Terms of Trade Indexes: Terms of trade indexes are based on country, region, or grouping and measure the change in the purchasing power of exports relative to imports. The index for U.S. terms of trade with China rose 1.8 percent in June following a 2.3-percent increase in May. Those are the largest 1-month advances since the index was first published in December 2017. U.S. terms of trade with Japan increased 2.7 percent in June, the largest rise since the index was first published in December 2017. Higher export prices to Japan more than offset rising import prices from Japan. The index for U.S. terms of trade with the European Union also rose in June, increasing 0.4 percent, after rising 0.7 percent the previous month. In contrast, U.S. terms of trade with Canada declined 3.0 percent in June and the index for U.S. terms of trade with Mexico was unchanged.
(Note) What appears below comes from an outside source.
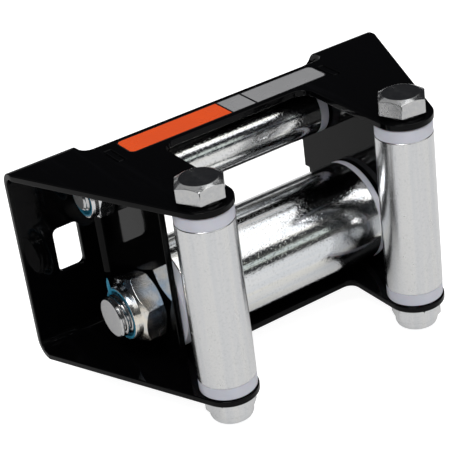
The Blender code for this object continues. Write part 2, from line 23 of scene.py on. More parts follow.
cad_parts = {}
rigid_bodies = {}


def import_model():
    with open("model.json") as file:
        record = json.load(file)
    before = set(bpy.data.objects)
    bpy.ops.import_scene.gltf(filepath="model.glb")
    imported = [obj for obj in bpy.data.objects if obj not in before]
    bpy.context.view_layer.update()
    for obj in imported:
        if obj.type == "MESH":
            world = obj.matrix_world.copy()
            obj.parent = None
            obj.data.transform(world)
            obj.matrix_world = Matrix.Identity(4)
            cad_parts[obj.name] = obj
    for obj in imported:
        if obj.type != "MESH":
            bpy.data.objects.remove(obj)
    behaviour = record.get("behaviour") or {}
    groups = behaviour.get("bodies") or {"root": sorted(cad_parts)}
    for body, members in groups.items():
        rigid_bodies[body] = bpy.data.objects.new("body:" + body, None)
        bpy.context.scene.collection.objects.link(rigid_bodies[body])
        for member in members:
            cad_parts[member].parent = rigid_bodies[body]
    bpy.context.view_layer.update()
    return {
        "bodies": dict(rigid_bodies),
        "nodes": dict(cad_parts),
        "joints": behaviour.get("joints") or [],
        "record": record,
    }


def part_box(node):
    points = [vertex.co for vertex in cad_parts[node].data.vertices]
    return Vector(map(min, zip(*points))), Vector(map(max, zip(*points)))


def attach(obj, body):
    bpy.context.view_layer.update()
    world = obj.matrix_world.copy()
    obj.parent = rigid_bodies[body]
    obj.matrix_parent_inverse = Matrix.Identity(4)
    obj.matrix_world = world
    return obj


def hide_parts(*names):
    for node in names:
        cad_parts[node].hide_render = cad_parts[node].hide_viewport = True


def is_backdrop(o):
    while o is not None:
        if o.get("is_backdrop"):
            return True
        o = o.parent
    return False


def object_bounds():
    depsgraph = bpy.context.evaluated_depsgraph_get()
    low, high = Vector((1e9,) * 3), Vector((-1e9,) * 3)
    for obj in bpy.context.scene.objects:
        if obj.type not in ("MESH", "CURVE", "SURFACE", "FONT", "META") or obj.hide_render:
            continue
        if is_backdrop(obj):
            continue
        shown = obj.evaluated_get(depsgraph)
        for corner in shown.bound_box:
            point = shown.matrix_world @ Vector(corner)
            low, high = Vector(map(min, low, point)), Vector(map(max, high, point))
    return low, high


LOG = logging.getLogger("roller_fairlead")

Colour = tuple[float, float, float]
Point2 = tuple[float, float]
Point3 = tuple[float, float, float]
Ring = list[Point2]

MM = 0.001
MERGED = 0.002 * MM
GAP = 0.3 * MM
SHEET = 2.4 * MM
SEAM = 0.03 * MM
FULL_TURN = 2 * math.pi
ROUND_STEPS = 96
CHAMFER_SLOPE = math.tan(math.radians(27))
NOISE_CORE = (0.35, 0.65)
NOISE_BODY = (0.3, 0.7)
WHITE = (1, 1, 1, 1)


class Side(Enum):
    """The two sides of the frame, with their sign along X."""

    LEFT = -1
    RIGHT = 1

    @property
    def word(self) -> str:
        """The side's name as the nodes write it."""
        return self.name.lower()


class Way(Enum):
    """The direction of a bolt line, with the names of its two ends."""

    ALONG_X = ("left", "right")
    ALONG_Z = ("top", "bottom")

    @property
    def matrix(self) -> Matrix:
        """The turn from local Z to the line."""
        return Matrix.Rotation(math.pi / 2, 4, "Y") if self is Way.ALONG_X else Matrix.Identity(4)

    @property
    def axis(self) -> int:
        """The index of the world axis along the line."""
        return 0 if self is Way.ALONG_X else 2


class Graph:
    """A short hand for building a node tree."""

    def __init__(self, tree: NodeTree) -> None:
        """Keep the tree that the nodes go into."""
        self.tree = tree

    def feed(self, node: Node, values: dict[str | int, object]) -> None:
        """Set a node's inputs.

        Args:
            node: The node.
            values: Input values by name or index. A socket given here is linked.
        """
        for key, value in values.items():
            if isinstance(value, Socket):
                self.tree.links.new(value, node.inputs[key])
            else:
                node.inputs[key].default_value = value

    def node(self, kind: str, values: dict[str | int, object], **settings: object) -> Node:
        """Add a node.

        Args:
            kind: The node's type, without the ShaderNode at its start.
            values: Input values, as feed takes them.
            settings: Properties of the node itself.

        Returns:
            The new node.
        """
        made = self.tree.nodes.new("ShaderNode" + kind)
        for name, value in settings.items():
            setattr(made, name, value)
        self.feed(made, values)
        return made

    def math(self, operation: str, *values: float | Socket) -> Socket:
        """Combine two or three values."""
        return self.node("Math", dict(enumerate(values)), operation=operation).outputs[0]

    def mix(self, share: Socket, first: Colour | Socket, second: Colour) -> Socket:
        """Mix two colours by the share of the second one."""
        start = first if isinstance(first, Socket) else (*first, 1)
        return self.node("Mix", {0: share, 6: start, 7: (*second, 1)}, data_type="RGBA").outputs[2]

    def range(self, value: Socket, old: Point2, new: Point2 = (0.0, 1.0)) -> Socket:
        """Map a value from an old range to a new one, held at both ends."""
        return self.node("MapRange", dict(enumerate((value, *old, *new)))).outputs[0]

    def noise(self, at: Socket, scale: Socket, detail: float, rough: float = 0.5) -> Socket:
        """Give the value of a noise texture."""
        values = {"Vector": at, "Scale": scale, "Detail": detail, "Roughness": rough}
        return self.node("TexNoise", values).outputs["Fac"]

    def bump(self, height: Socket, depth: float) -> Socket:
        """Give the normal of a bumpy surface."""
        return self.node("Bump", {"Height": height, "Distance": depth}).outputs[0]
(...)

Import and Export Services
Imports: The index for import air passenger fares increased 7.0 percent in June following declines of 0.1 percent in May, 12.3 percent in April, and 9.8 percent in March. The June advance was the largest monthly rise since the index increased 9.1 percent in September 2019 and was led by higher European and Asian fares. Despite the advance in June, import air passenger fares fell 21.5 percent over the past year. Prices for import air freight declined 2.8 percent in June following increases of 26.2 percent in May and 39.9 percent in April. Despite the downturn in June, import air freight prices advanced 73.3 percent over the past 12 months.

Exports: Export air passenger fares rose 6.4 percent in June, the first 1-month advance since the index increased 7.4 percent in January. The index for export air passenger fares fell 20.3 percent from January to May and declined 13.3 percent over the past year. In June, the upturn was driven by a 12.7-percent increase in European fares. Export air freight prices rose 2.2 percent in June and advanced 1.8 percent from June 2019 to June 2020.